O Sr. José Magalhães (PCP): - Podemos abrir sobre essa matéria uma interessantíssima discussão, mas sobretudo, se a aplicarmos ao campo jurídico-laboral, teremos um campo fertilíssimo. Porquê? Porque eu, para dar um exemplo próximo, posso ser extremamente leal para com V. Exa. ? - e talvez me possa honrar de o ter sido sempre - discordando completamente de V. Exa. s e sendo-lhe completamente infiel. Devo dizê-lo com toda a honra e com todo o gosto: sou completamente infiel ao Sr. Deputado Costa Andrade - sinto muito orgulho nisso e não quereria ser o contrário - sem que tenha de ser desleal. São conceitos operatórios totalmente diferentes!

O Sr. Costa Andrade (PSD): - Devemos ditar para a acta que não há dever de fidelidade entre nós...

O Sr. José Magalhães (PCP): - Mas, mesmo que existisse tal dever, eu não me encontraria em situação de adultério unicamente pelo facto de praticar determinados actos, correspondendo à minha vontade, que,, de alguma forma, pudessem ferir alguns zelos - zelos no sentido de ciúmes - daquele que está na outra posição jurídica, do outro lado da relação, que vamos admitir ser sinalagmática. Isto é, se o Sr. Deputado Costa Andrade fosse eventualmente o detentor ou o titular dessa posição jurídica, teria direito a exigir-me certas coisas. Mas, na delimitação exacta dessas exigências, uma coisa e a fidelidade e outra é a lealdade. Pode-se ser lealmente infiel. V. Exa. ou percebe isto ou nada percebe. Isso pode, aliás, originar-lhe problemas horríveis...

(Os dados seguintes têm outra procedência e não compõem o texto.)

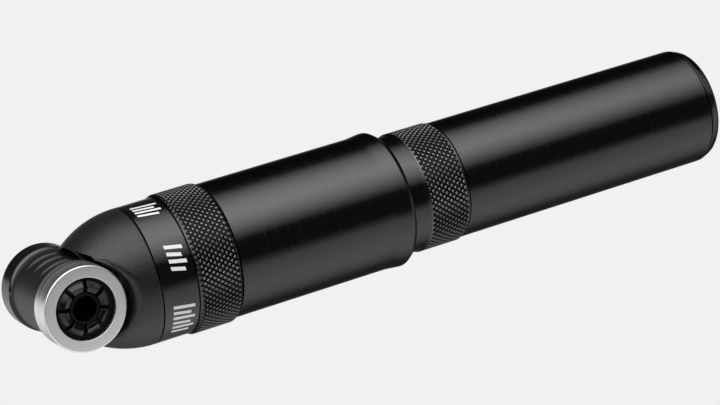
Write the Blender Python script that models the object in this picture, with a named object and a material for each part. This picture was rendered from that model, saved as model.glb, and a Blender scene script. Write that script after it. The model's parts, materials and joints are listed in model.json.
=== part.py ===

O Sr. Costa Andrade (PSD): - O que o Sr. Deputado está a referir acaba por confirmar aquilo que eu vinha dizendo quanto ao universo de aplicação desta norma por via da fidelidade. Entre nós está manifestamente excluído que não existe - nem imagino que exista - um dever de fidelidade. Mas talvez um dever de lealdade possa um dia existir. Consequentemente, pode vir a colocar-se o problema da violação do dever de lealdade, mas nunca se colocará o da violação do dever de fidelidade. Como tal, o universo de situações cobertas por um é muito mais estreito do que o do outro. Era isto que eu pretendia demonstrar, e não me parece que o Sr. Deputado tenha demonstrado o contrário.

O Sr. José Magalhães (PCP): - Não, Sr. Deputado...

O Sr. Costa Andrade (PSD): - Peço-lhe desculpa, mas, por obrigações partidárias, tenho de me retirar.

O Sr. José Magalhães (PCP): - Compreendo que a fidelidade o obriga a isso.

O Sr. Costa Andrade (PSD): - Exactamente, Sr. Deputado.

Risos.

O Sr. José Magalhães (PCP): - Mas, Sr. Presidente, a questão está precisamente no segundo termo de análise. Admitamos que o conceito de fidelidade e um conceito com um campo operatório distinto do conceito de lealdade. Não discutamos nem aprofundemos quais são exactamente as diferenças, se constitui um mais ou um menos, porque, pode ser um aliud, como é óbvio: pode situar-se a diferença num outro plano (quem é que disse que a fidelidade é um mais em relação à lealdade? Trata-se de algo diferente, de uma realidade que se situa num outro plano e que, consequentemente, abrange um outro universo de beneficiários ou de vinculados).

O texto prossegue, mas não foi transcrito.